─── Listed entries ───

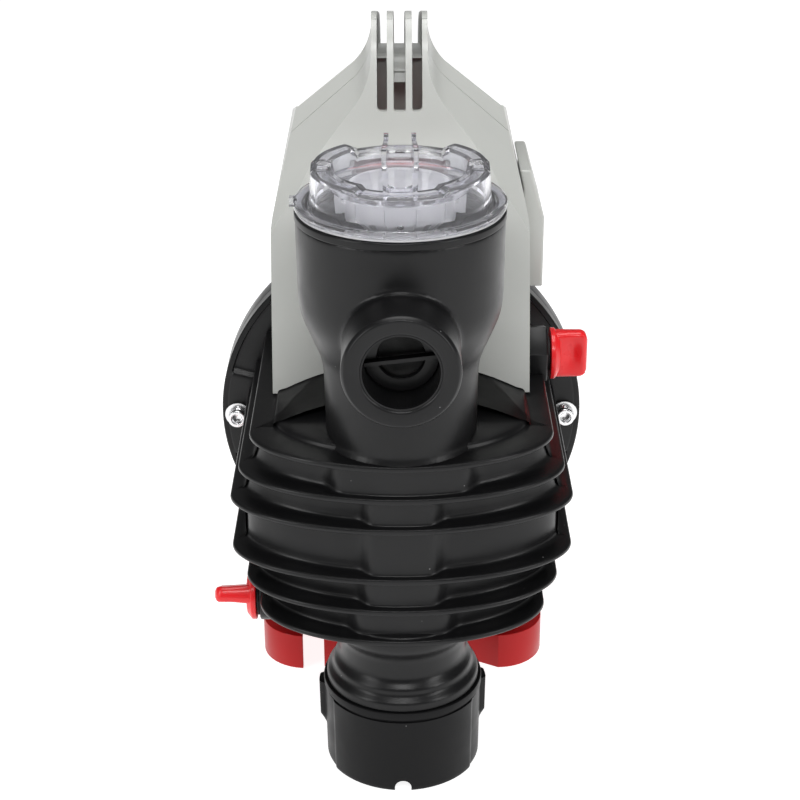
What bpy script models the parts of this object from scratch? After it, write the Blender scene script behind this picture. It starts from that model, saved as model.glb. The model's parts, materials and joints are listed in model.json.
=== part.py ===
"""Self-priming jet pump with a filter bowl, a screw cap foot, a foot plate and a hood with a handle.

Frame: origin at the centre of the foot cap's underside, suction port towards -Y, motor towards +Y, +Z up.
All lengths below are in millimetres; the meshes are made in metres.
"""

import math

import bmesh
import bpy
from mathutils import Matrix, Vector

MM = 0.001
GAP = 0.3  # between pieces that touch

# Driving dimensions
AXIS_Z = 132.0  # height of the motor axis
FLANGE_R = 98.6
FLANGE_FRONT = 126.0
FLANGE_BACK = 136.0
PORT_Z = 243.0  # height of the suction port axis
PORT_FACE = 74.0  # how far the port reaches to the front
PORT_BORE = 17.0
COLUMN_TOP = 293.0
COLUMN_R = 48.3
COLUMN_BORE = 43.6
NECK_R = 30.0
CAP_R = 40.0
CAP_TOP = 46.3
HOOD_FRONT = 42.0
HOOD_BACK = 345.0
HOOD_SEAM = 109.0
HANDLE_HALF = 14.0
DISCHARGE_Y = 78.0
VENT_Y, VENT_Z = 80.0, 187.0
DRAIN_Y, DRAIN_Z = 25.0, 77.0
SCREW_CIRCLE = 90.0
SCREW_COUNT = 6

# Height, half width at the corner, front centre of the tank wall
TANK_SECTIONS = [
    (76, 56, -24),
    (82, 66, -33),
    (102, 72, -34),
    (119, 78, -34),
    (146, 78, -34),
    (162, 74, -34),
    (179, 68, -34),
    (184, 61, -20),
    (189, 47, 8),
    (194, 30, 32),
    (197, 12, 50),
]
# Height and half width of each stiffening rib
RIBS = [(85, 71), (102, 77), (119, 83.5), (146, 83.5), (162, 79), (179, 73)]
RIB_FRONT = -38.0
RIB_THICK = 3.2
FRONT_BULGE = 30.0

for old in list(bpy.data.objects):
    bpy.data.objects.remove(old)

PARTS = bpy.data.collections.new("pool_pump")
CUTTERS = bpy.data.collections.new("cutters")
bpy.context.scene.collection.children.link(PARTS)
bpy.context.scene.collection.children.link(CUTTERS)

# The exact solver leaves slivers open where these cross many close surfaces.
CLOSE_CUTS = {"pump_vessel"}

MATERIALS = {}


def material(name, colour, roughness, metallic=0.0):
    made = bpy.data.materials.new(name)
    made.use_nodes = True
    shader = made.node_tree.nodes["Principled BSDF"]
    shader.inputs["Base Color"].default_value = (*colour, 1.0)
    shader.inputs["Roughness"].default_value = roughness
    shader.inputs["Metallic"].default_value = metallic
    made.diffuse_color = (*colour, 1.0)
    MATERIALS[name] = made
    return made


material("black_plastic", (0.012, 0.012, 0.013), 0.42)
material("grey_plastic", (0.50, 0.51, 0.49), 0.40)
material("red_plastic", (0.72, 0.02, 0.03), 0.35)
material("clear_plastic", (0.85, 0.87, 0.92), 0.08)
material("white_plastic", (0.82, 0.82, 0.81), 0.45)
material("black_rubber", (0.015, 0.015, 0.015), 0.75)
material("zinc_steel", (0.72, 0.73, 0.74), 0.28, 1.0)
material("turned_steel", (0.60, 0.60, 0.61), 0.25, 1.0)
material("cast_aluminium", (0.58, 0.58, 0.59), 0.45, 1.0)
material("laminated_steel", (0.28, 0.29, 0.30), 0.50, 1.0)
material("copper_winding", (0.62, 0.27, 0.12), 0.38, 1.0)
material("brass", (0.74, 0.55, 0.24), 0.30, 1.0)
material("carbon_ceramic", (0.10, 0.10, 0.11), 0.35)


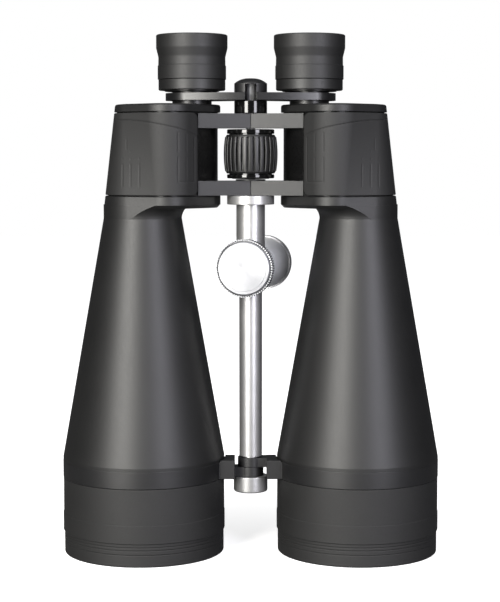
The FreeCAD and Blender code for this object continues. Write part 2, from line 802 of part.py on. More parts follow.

───

_Requirements_
All of the entries above should be written out again exactly.

_Task answer_
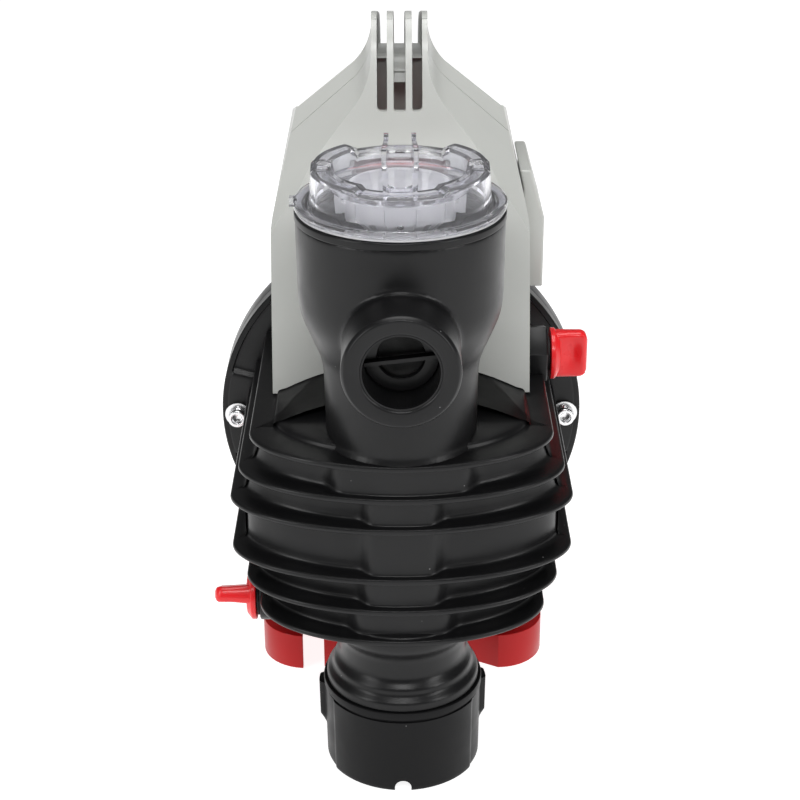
What bpy script models the parts of this object from scratch? After it, write the Blender scene script behind this picture. It starts from that model, saved as model.glb. The model's parts, materials and joints are listed in model.json.
=== part.py ===
"""Self-priming jet pump with a filter bowl, a screw cap foot, a foot plate and a hood with a handle.

Frame: origin at the centre of the foot cap's underside, suction port towards -Y, motor towards +Y, +Z up.
All lengths below are in millimetres; the meshes are made in metres.
"""

import math

import bmesh
import bpy
from mathutils import Matrix, Vector

MM = 0.001
GAP = 0.3  # between pieces that touch

# Driving dimensions
AXIS_Z = 132.0  # height of the motor axis
FLANGE_R = 98.6
FLANGE_FRONT = 126.0
FLANGE_BACK = 136.0
PORT_Z = 243.0  # height of the suction port axis
PORT_FACE = 74.0  # how far the port reaches to the front
PORT_BORE = 17.0
COLUMN_TOP = 293.0
COLUMN_R = 48.3
COLUMN_BORE = 43.6
NECK_R = 30.0
CAP_R = 40.0
CAP_TOP = 46.3
HOOD_FRONT = 42.0
HOOD_BACK = 345.0
HOOD_SEAM = 109.0
HANDLE_HALF = 14.0
DISCHARGE_Y = 78.0
VENT_Y, VENT_Z = 80.0, 187.0
DRAIN_Y, DRAIN_Z = 25.0, 77.0
SCREW_CIRCLE = 90.0
SCREW_COUNT = 6

# Height, half width at the corner, front centre of the tank wall
TANK_SECTIONS = [
    (76, 56, -24),
    (82, 66, -33),
    (102, 72, -34),
    (119, 78, -34),
    (146, 78, -34),
    (162, 74, -34),
    (179, 68, -34),
    (184, 61, -20),
    (189, 47, 8),
    (194, 30, 32),
    (197, 12, 50),
]
# Height and half width of each stiffening rib
RIBS = [(85, 71), (102, 77), (119, 83.5), (146, 83.5), (162, 79), (179, 73)]
RIB_FRONT = -38.0
RIB_THICK = 3.2
FRONT_BULGE = 30.0

for old in list(bpy.data.objects):
    bpy.data.objects.remove(old)

PARTS = bpy.data.collections.new("pool_pump")
CUTTERS = bpy.data.collections.new("cutters")
bpy.context.scene.collection.children.link(PARTS)
bpy.context.scene.collection.children.link(CUTTERS)

# The exact solver leaves slivers open where these cross many close surfaces.
CLOSE_CUTS = {"pump_vessel"}

MATERIALS = {}


def material(name, colour, roughness, metallic=0.0):
    made = bpy.data.materials.new(name)
    made.use_nodes = True
    shader = made.node_tree.nodes["Principled BSDF"]
    shader.inputs["Base Color"].default_value = (*colour, 1.0)
    shader.inputs["Roughness"].default_value = roughness
    shader.inputs["Metallic"].default_value = metallic
    made.diffuse_color = (*colour, 1.0)
    MATERIALS[name] = made
    return made


material("black_plastic", (0.012, 0.012, 0.013), 0.42)
material("grey_plastic", (0.50, 0.51, 0.49), 0.40)
material("red_plastic", (0.72, 0.02, 0.03), 0.35)
material("clear_plastic", (0.85, 0.87, 0.92), 0.08)
material("white_plastic", (0.82, 0.82, 0.81), 0.45)
material("black_rubber", (0.015, 0.015, 0.015), 0.75)
material("zinc_steel", (0.72, 0.73, 0.74), 0.28, 1.0)
material("turned_steel", (0.60, 0.60, 0.61), 0.25, 1.0)
material("cast_aluminium", (0.58, 0.58, 0.59), 0.45, 1.0)
material("laminated_steel", (0.28, 0.29, 0.30), 0.50, 1.0)
material("copper_winding", (0.62, 0.27, 0.12), 0.38, 1.0)
material("brass", (0.74, 0.55, 0.24), 0.30, 1.0)
material("carbon_ceramic", (0.10, 0.10, 0.11), 0.35)


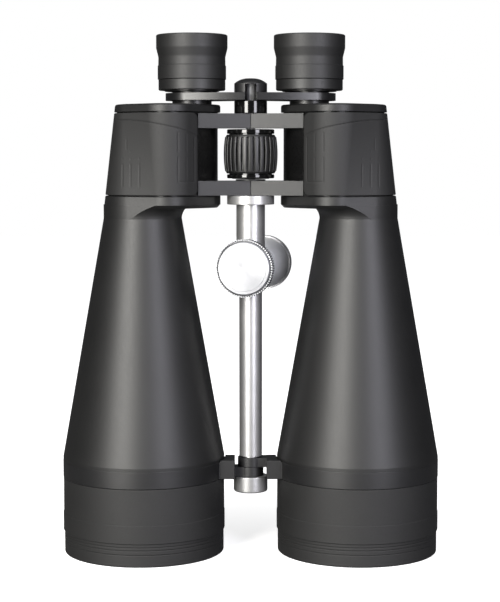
The FreeCAD and Blender code for this object continues. Write part 2, from line 802 of part.py on. More parts follow.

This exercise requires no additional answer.